M. [P] [Y] s'est également porté caution pour le compte de la SARL [14] dont il était le gérant, en faveur des mêmes établissements financiers que M. [F] [A] et pour les mêmes montants.
M. [F] [A] a été poursuivi par les deux établissements financiers en paiement des sommes dues par la société [14] dont il s'était porté caution.
Considérant être également victime de fraude à ses droits et d'une faute commise par M. [P] [Y] consistant à prélever dans les actifs de la société [14] la somme de 40.000 ' quelques jours avant son dépôt de bilan, M. [F] [A] a fait assigner M. [P] [Y] et Mme [R] [E] épouse [Y] ainsi que leurs enfants aux fins de les voir condamner au paiement de dommages et intérêts ainsi que de voir déclarer la donation susvisée comme lui étant inopposable.

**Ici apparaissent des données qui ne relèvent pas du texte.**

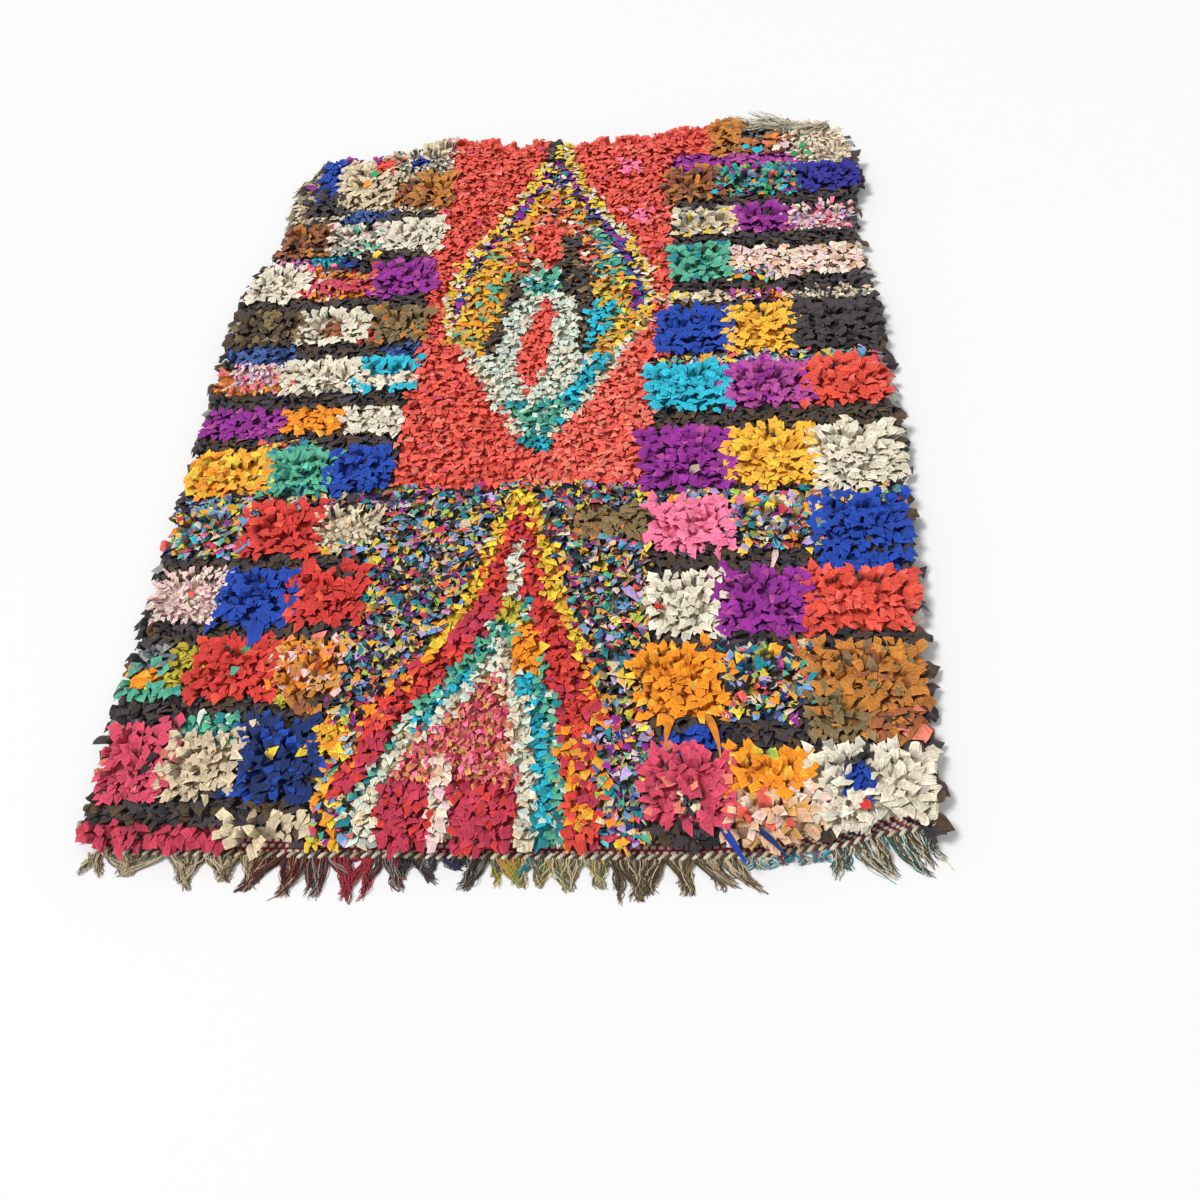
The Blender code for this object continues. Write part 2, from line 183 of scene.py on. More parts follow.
class Cloth(Enum):
    """The stuffs of the patches."""

    ROSE = Recipe(Cut.WIDE, dye_mix("ROSE*12 SALMON"))
    ROSE_RED = Recipe(Cut.WIDE, dye_mix("ROSE_RED"))
    PINK = Recipe(Cut.WIDE, dye_mix("PINK"))
    PALE_PINK = Recipe(Cut.SLIM, dye_mix("PALE_PINK*2 IVORY BLUSH"))
    PALE_PINK_MIX = Recipe(Cut.SLIM, dye_mix("PALE_PINK IVORY BLUSH PALE_PINK PINK LILAC"))
    BLUSH = Recipe(Cut.WIDE, dye_mix("BLUSH*2 PALE_PINK IVORY PEACH"))
    PEACH = Recipe(Cut.WIDE, dye_mix("PEACH*2 BLUSH GOLD PEACH CORAL"))
    FIELD = Recipe(Cut.PUFF, dye_mix("CORAL*24 VERMILION*4 ROSE SALMON SHRIMP"))
    PALE_FIELD = Recipe(Cut.PUFF, dye_mix("CORAL*10 SHRIMP*6 SALMON VERMILION"))
    CORAL = Recipe(Cut.PUFF, dye_mix("CORAL"))
    VERMILION = Recipe(Cut.WIDE, dye_mix("VERMILION*12 CORAL*3"))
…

M. [F] [A] est décédé le [Date décès 10] 2020 et l'instance a été reprise par ses héritiers, M. [G] [A], Mme [L] [A] et Mme [Z] [V].
Par jugement en date du 16 mars 2021, le tribunal judiciaire de Draguignan a:
- dit que la donation reçue le 12 juillet 2014 par Me [K], notaire à [Localité 21], publiée le 8 août 2014 volume 2014 P n° 6396 portant sur le bien situé à [Localité 21], anciennement cadastré section BN n° [Cadastre 11], lot [Adresse 5], actuellement cadastré section BN n° [Cadastre 3], par suite d'une division parcellaire avec annulation d'un EDD , est inopposable à M. [G] [A], Mme [L] [A] et Mme [Z] [V],
- débouté M. [G] [A], Mme [L] [A] et Mme [Z] [V] de leur demande en paiement de dommages et intérêts formée à l'encontre de M. [P] [Y] et Mme [R] [E] épouse [Y],
- condamné M. [P] [Y] et Mme [R] [E] épouse [Y] in solidum à payer à M. [G] [A], Mme [L] [A] et Mme [Z] [V] la somme de 2.500 ' sur le fondement de l'article 700 du code de procédure civile et aux dépens,
- ordonné l'exécution provisoire.
Pour statuer en ce sens, le tribunal a retenu que:
Sur la demande de dommages et intérêts formée à l'encontre des époux [Y]:
- la captation d'actifs par remboursement de son compte courant réalisé par M. [P] [Y] est intervenue seulement 8 jours avant le jugement d'ouverture de la procédure collective à l'égard de la société [14] dont son gérant, M. [P] [Y] ne pouvait ignorer les difficultés et n'avait pour autre but que de favoriser ses intérêts au détriment de l'ensemble des autres créanciers dont faisait partie M. [F] [A],
- le fait qu'il n'y ait pas eu d'action en responsabilité pour insuffisance d'actif ne préjuge en rien de la présente action en responsabilité intentée sur un tout autre fondement par un créancier,
- il est cependant démontré que le passif de l'entreprise s'élevait à la somme de 173.603,84 ' pour un actif disponible de 24.164, 56 ', de sorte que même en réintégrant la somme de 40.000 ' prélevée, M. [F] [A] aurait de toute façon été actionné en tant que caution,
Sur la demande tendant à voir déclarer inopposable la donation réalisée par les époux [Y] au profit de leurs enfants au visa de l'article 1167 ancien du code civil:
- l'obligation de la caution naissant le jour de son engagement, de sorte que dès le 29 août 2011 et le 8 juillet 2013, M. [F] [A] possédait un principe certain de créance, certitude majorée dès février 2014, date à laquelle les deux banques ont déclaré leurs créances, ce que ne pouvait ignorer M. [P] [Y],
- la créance que détient M. [F] [A] et désormais ses ayants droit, concerne au premier chef la société [14], étrangère à l'acte de donation querellé, mais également M. [P] [Y], en qualité de cofidéjusseur dans le cadre des recours pouvant être faits entre eux,
- en consentant, peu après l'ouverture de la procédure collective un démembrement de leur propriété, M. [P] [Y] et Mme [R] [E] épouse [Y] ont manifesté leur volonté de rendre impossible ou très difficile toute saisie ou vente du bien immobilier dans la mesure où l'usufruit et la nue-propriété sont difficilement vendables séparément et que cet acte diminue la solvabilité de M. [P] [Y] et par là le recours qu'offre l'article 2310 du code civil entre cofidéjusseurs, portant ainsi nécessairement préjudice à M. [F] [A] et ses ayants droits.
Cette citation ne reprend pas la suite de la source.